Legal Question in Real Estate Law in California
What happens to a homeowner that got foreclosed on? Do they still owe money to the bank for a house they don't own?
2 Answers from Attorneys
Here is a short list of things to worry about:
1. If the lender decides to take you to court and sue for foreclosure rather than use a trustee's sale, and the loan being foreclosed is not a purchase-money loan (i.e., it is a second or a refi loan), the lender can ask the court for a judgment for any deficiency after the foreclosure sale.
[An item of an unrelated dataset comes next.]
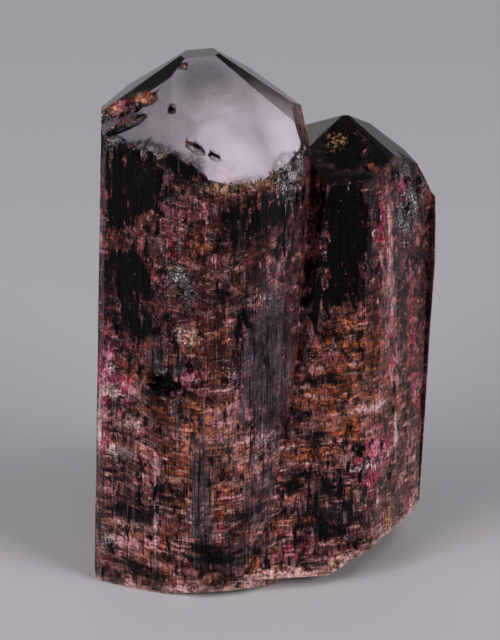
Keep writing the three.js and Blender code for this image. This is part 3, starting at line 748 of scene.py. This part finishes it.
    def along_bands(self, tree: bpy.types.NodeTree, place: bpy.types.NodeSocket) -> bpy.types.NodeSocket:
        """Places whose level lines follow the bands: down from the left, then up, then level."""
        parts = add_node(tree, "ShaderNodeSeparateXYZ", {0: place}).outputs
        away = add_node(tree, "ShaderNodeMath", {0: parts[0], 1: -BAND_MIDDLE}, operation="ADD").outputs[0]
        square = add_node(tree, "ShaderNodeMath", {0: away, 1: away}, operation="MULTIPLY").outputs[0]
        held = add_node(tree, "ShaderNodeMath", {0: square, 1: BAND_REACH ** 2}, operation="MINIMUM")
        level = add_node(
            tree,
            "ShaderNodeMath",
            {0: held.outputs[0], 1: -BAND_BEND, 2: parts[2]},
            operation="MULTIPLY_ADD",
        ).outputs[0]
        return add_node(tree, "ShaderNodeCombineXYZ", {0: parts[0], 1: parts[1], 2: level}).outputs[0]

    def grained(
        self,
        tree: bpy.types.NodeTree,
        colour: bpy.types.NodeSocket,
        places: Mapping[bool, bpy.types.NodeSocket],
        end: bpy.types.NodeSocket,
    ) -> bpy.types.NodeSocket:
        """The colour with the fine light and dark grain of veils and growth lines."""
        plain = colour
        for grain in self.grains:
            place = add_node(
                tree,
                "ShaderNodeMapping",
                {"Vector": places[grain.bent], "Scale": grain.size},
                vector_type="TEXTURE",
            ).outputs[0]
            noise = add_node(
                tree,
                "ShaderNodeTexNoise",
                {"Vector": place, "Scale": 1.0, "Detail": 2.0, "Roughness": GRAIN_BITE},
            ).outputs["Fac"]
            light = add_node(
                tree,
                "ShaderNodeMapRange",
                {
                    "Value": noise,
                    "From Min": GRAIN_RANGE[0],
                    "From Max": GRAIN_RANGE[1],
                    "To Min": grain.darkest,
                    "To Max": grain.lightest,
                },
            ).outputs["Result"]
            colour = add_node(
                tree, "ShaderNodeVectorMath", {0: colour, "Scale": light}, operation="SCALE"
            ).outputs[0]
        capped = add_node(
            tree, "ShaderNodeVectorMath", {0: colour, 1: (self.brightest,) * 3}, operation="MINIMUM"
        ).outputs[0]
        return add_node(tree, "ShaderNodeMix", {0: end, 6: capped, 7: plain}, data_type="RGBA").outputs[2]

    def mask_of(
        self, tree: bpy.types.NodeTree, stain: Stain, place: bpy.types.NodeSocket, number: int
    ) -> bpy.types.NodeSocket:
        """How strongly a stain covers each point."""
        own = add_node(
            tree,
            "ShaderNodeMapping",
            {
                "Vector": place,
                "Location": tuple(step * number for step in STAIN_STEP),
                "Scale": stain.size,
            },
            vector_type="TEXTURE",
        ).outputs[0]
        signal = add_node(
            tree,
            "ShaderNodeTexNoise",
            {
                "Vector": own,
                "Scale": 1.0,
                "Detail": stain.detail,
                "Roughness": STAIN_BITE,
                "Distortion": 0.3,
            },
        ).outputs["Fac"]
        if stain.carrier:
            weight = add_node(tree, "ShaderNodeAttribute", attribute_name=stain.carrier).outputs["Fac"]
            signal = add_node(
                tree, "ShaderNodeMath", {0: weight, 1: stain.reach, 2: signal}, operation="MULTIPLY_ADD"
            ).outputs[0]
        return add_node(
            tree,
            "ShaderNodeMapRange",
            {"Value": signal, "From Min": stain.low, "From Max": stain.high, "To Max": stain.cover},
            interpolation_type="SMOOTHSTEP",
        ).outputs["Result"]

    def cover(
        self, tree: bpy.types.NodeTree, stain: Stain, mask: bpy.types.NodeSocket, under: tuple[Any, Any, Any]
    ) -> tuple[bpy.types.NodeSocket, bpy.types.NodeSocket, bpy.types.NodeSocket]:
        """Lays a stain over the colour, clarity and roughness that are there so far."""
        tint = add_node(
            tree, "ShaderNodeMix", {0: mask, 6: under[0], 7: linear(stain.colour)}, data_type="RGBA"
        ).outputs[2]
        clarity = add_node(tree, "ShaderNodeMix", {0: mask, 2: under[1], 3: stain.clarity}).outputs[0]
        roughness = add_node(tree, "ShaderNodeMix", {0: mask, 2: under[2], 3: stain.roughness}).outputs[0]
        return tint, clarity, roughness

    def relief(
        self, tree: bpy.types.NodeTree, place: bpy.types.NodeSocket, end: bpy.types.NodeSocket
    ) -> bpy.types.NodeSocket:
        """The fine grooves of the walls and the faint grain of the end faces, as a bump."""
        grooves = add_node(tree, "ShaderNodeMapping", {"Vector": place, "Scale": (3.4, 3.4, 0.03)})
        lines = add_node(
            tree,
            "ShaderNodeTexNoise",
            {"Vector": grooves.outputs[0], "Scale": 1.0, "Detail": 4.0, "Roughness": 0.65},
        ).outputs["Fac"]
        specks = add_node(
            tree, "ShaderNodeTexNoise", {"Vector": place, "Scale": 1.7, "Detail": 6.0, "Roughness": 0.7}
        ).outputs["Fac"]
        faint = add_node(tree, "ShaderNodeMath", {0: specks, 1: 0.12}, operation="MULTIPLY").outputs[0]
        height = add_node(tree, "ShaderNodeMix", {0: end, 2: lines, 3: faint}).outputs[0]
        return add_node(
            tree, "ShaderNodeBump", {"Strength": 0.8, "Distance": 0.00015, "Height": height}
        ).outputs[0]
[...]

This is quite rare.
2. If you have a second (or higher number) loan, and the first is foreclosed, the second (or ?) loses its collateral and can sue unless the loan was purchase money, in which case it cannot sue.
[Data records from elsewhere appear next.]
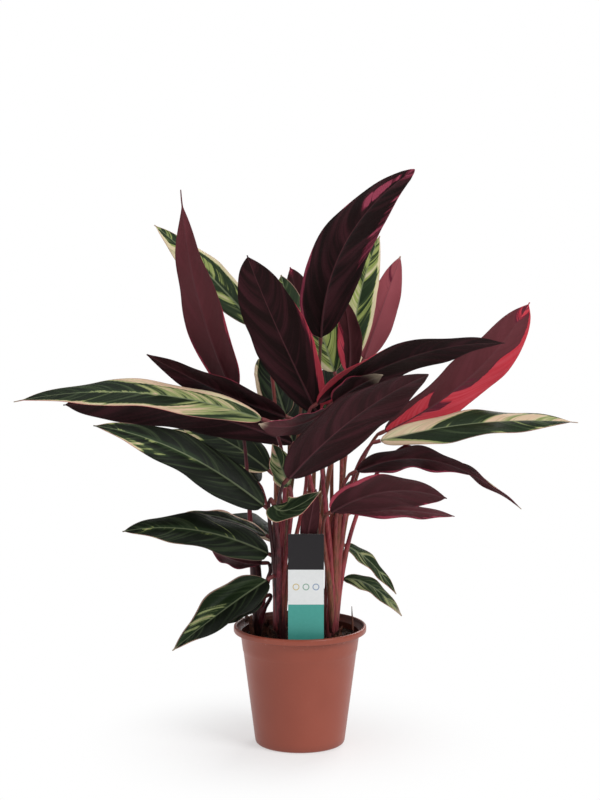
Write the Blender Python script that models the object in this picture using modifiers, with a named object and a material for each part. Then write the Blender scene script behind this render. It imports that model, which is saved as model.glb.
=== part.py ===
# A potted three-coloured prayer plant: a plastic nursery pot, its soil, six leafy shoots and their blades.
# Metres, +Z up. The origin is the centre of the pot's flat underside, and -Y is the side facing the viewer.

import math
import random
from collections import namedtuple

import bmesh
import bpy
from mathutils import Vector

MM = 0.001
CLEARANCE = 0.0003

# The pot, a 17 cm nursery pot
POT_HEIGHT = 0.154
FOOT_RADIUS = 0.0575
WALL_TOP_RADIUS = 0.0768
RIM_RADIUS = 0.0853
RIM_HEIGHT = 0.008
POT_WALL = 0.0014
POT_SIDES = 44
DRAIN_HOLES = 6
DRAIN_HOLE_RADIUS = 0.0045
DRAIN_RING_RADIUS = 0.041

# The soil and what stands in it
SOIL_TOP = 0.140
SOIL_LUMPS = 0.0025
SOIL_SIDES = 36
STEM_DEPTH = 0.035
HOLE_CLEARANCE = 0.0006
STUB_PLACE = (0.0675, 0.000)
STUB_TOP = 0.178
STUB_RADIUS = 0.0018
STUB_TOP_RADIUS = 0.0007

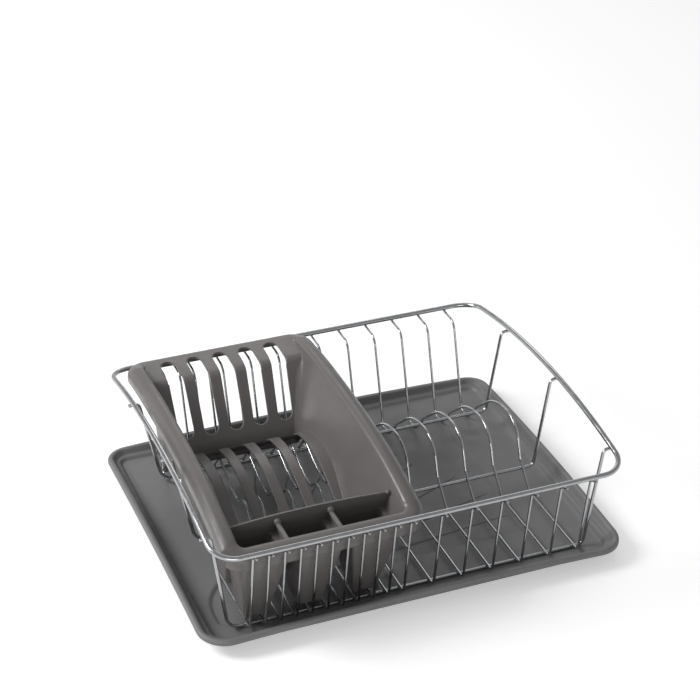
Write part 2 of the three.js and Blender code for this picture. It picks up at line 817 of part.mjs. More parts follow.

3. A lender can sometimes sue for something other than the unpaid loan balance, such as mortgage-application fraud or for trashing the property.
4. Your credit rating will drop significantly.
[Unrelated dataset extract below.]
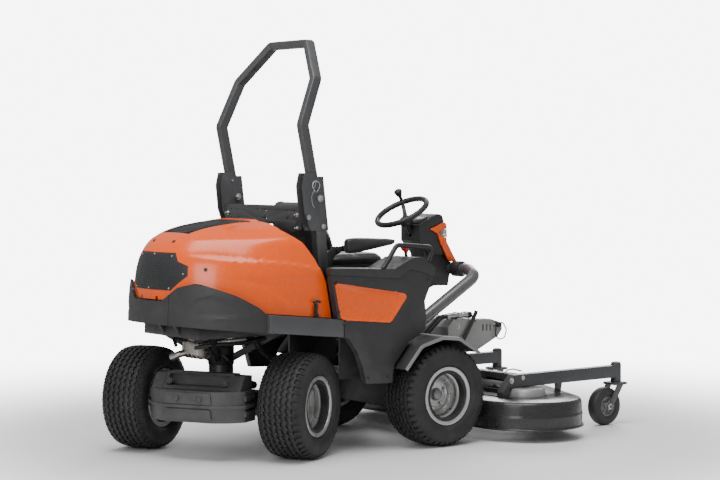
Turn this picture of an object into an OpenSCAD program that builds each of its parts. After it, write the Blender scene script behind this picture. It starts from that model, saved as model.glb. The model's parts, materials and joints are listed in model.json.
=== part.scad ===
// Front mower: rear steered bogie, tilting engine hood, folding roll bar, floating three blade deck.
// Millimetres, +X forward, +Y left, +Z up. Every x below is measured from the front axle;
// placed() then moves the whole machine so that the origin is under the middle of its length.

/* [Running gear] */
// Distance from the front axle to the rear steering pivot
wheelbase = 985; // [960:5:1200]
// Half the front track
front_half_track = 446; // [440:2:530]
// Half the rear track
rear_half_track = 425; // [415:2:510]
// Outer diameter of the four drive tyres
tyre_d = 508; // [470:2:520]
// Width of a drive tyre
tyre_w = 240; // [210:2:250]
// Diameter over a drive rim's flanges
rim_d = 292; // [270:2:300]
// Wheel bolts on each rim
wheel_bolts = 4; // [3:1:6]
// Steering angle that the machine stands at
steer_angle = 27; // [0:1:35]
// Radius of a wheel's stub shaft
stub_r = 20; // [14:1:24]
// Radius of the steering pivot shaft
pivot_r = 42; // [30:1:48]

/* [Body] */
// Half width of the hood
hood_half_w = 452; // [420:1:480]
// Height of the hood's top
hood_top_z = 1142; // [1110:2:1180]
// Height of the hood's base
hood_base_z = 655; // [640:1:670]
// Hood wall thickness
hood_wall = 5; // [3:0.5:8]
// Distance from the front axle to the hood's rearmost point
hood_rear = 1398; // [1380:1:1404]
// Distance from the front axle to the rear bumper's rearmost point
rear_reach = 1418; // [1410:1:1450]
// Half width over the console panels and side beams
body_half_w = 500; // [492:1:515]
// Skin thickness of the console panels
skin = 5; // [3:0.5:8]

/* [Operator place] */
// Radius of the steering wheel's rim, to the middle of the grip
wheel_ring_r = 138; // [120:1:170]
// Radius of the steering wheel's grip
grip_r = 15; // [11:0.5:18]
// Tilt of the steering wheel from flat
wheel_tilt = 29; // [20:1:40]
// Half width of the seat cushion
seat_half_w = 245; // [215:1:250]
// Outer radius of the front hoop's pipe
hoop_pipe_r = 31; // [22:1:34]
// Outer radius of the grab rail's pipe
rail_r = 12.5; // [9:0.5:15]

/* [Roll bar] */
// Half the distance between the roll bar's post centres
post_half_y = 342; // [338:1:352]
// Front to back depth of the roll bar tube
tube_d = 50; // [40:1:55]
// Side to side width of the roll bar tube
tube_w = 40; // [34:1:44]
// Thickness of the hinge plates and of the cross plate
plate_t = 6; // [5:0.5:10]
// Height of the folding hinge
rops_pivot_z = 1240; // [1230:1:1260]
// Radius of the holes in the cross plate
plate_hole_r = 4.5; // [3.5:0.25:6]
// Spacing across each group of four plate holes
plate_hole_dy = 60; // [40:1:80]
// Spacing up each group of four plate holes
plate_hole_dz = 40; // [30:1:50]

/* [Deck] */
// Radius of each blade
blade_r = 264; // [230:1:268]
// Gap from a blade tip to the deck wall
blade_gap = 18; // [14:1:30]
// Distance from the middle of the deck to the side blades
blade_dy = 508; // [500:1:530]
// How far forward the middle blade sits
blade_dx = 225; // [210:1:240]
// Thickness of the deck's steel
deck_t = 5; // [3:0.5:8]
// Height of the deck's lower edge
deck_z0 = 62; // [40:1:80]
// Height of the deck's top
deck_z1 = 205; // [190:1:210]
// Half the distance between the casters
caster_half_y = 473; // [440:1:520]
// Distance from the front axle to the casters' swivel axes
caster_x = 1273; // [1240:1:1300]
// Diameter of a caster wheel
caster_d = 205; // [180:1:205]
// Trail of a caster
caster_trail = 90; // [70:1:95]
// Radius of a blade spindle's shaft
spindle_r = 15; // [12:0.5:18]
// Diameter of the holes for the tow bracket's bolts in the counterweight
tow_hole_d = 13; // [10:0.5:16]

/* [Hidden] */
$fn = 48;

orange = "orangered";
charcoal = [0.22, 0.22, 0.23];
black = [0.07, 0.07, 0.08];
steel = [0.62, 0.62, 0.6];
casting = [0.55, 0.55, 0.54];

running = 0.06;      // radial clearance of a shaft in its hole
gap = 0.4;           // clearance between pieces that sit against each other
slit = 4;            // visible joint between the hood and its lower cover

// --- overall ---
crown_front = 40;    // a caster fork's crown in front of its swivel axis
axle_z = tyre_d / 2;

// --- wheels ---
rim_flange_y = 104;                       // outer face of a rim's flanges
bead_r = rim_d / 2 - 18;
// half of a tyre's outer profile, from the bead to the middle of the tread, as radius and side offset
tyre_half = let (r = tyre_d / 2, w = tyre_w / 2, b = bead_r + gap, f = rim_flange_y - 7)
  [[b, f - 34], [b, f], [rim_d / 2 + 2, f], [rim_d / 2 + 8, f + 10], [r - 76, w - 2], [r - 48, w],
    [r - 24, w - 5], [r - 9, w - 20], [r - 3, w - 46], [r, w - 80]];
disc_y = 10;                              // outer face of the wheel disc, outboard of the wheel's middle
hub_r = 40;
hub_in_y = -92;                           // inner end of the rotating hub
stub_len = 60;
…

If you only had one deed of trust on the property, and the lender foreclosed by way of trustee's sale, and the sale is completed, then the lender cannot sue you for a deficiency pursuant to Code of Civil Procedure section 580d. That section, however, does not prevent a lawsuit for fraud, waste, or rent skimming.
If you had any subordinate deeds of trust encumbering the property, the senior lender's foreclosure causes them to become "wiped out" junior lienholders, who can then sue you on the underlying promissory notes, unless they were all held by the same lender. (Meaning the same lender who foreclosed at the trustee's sale.)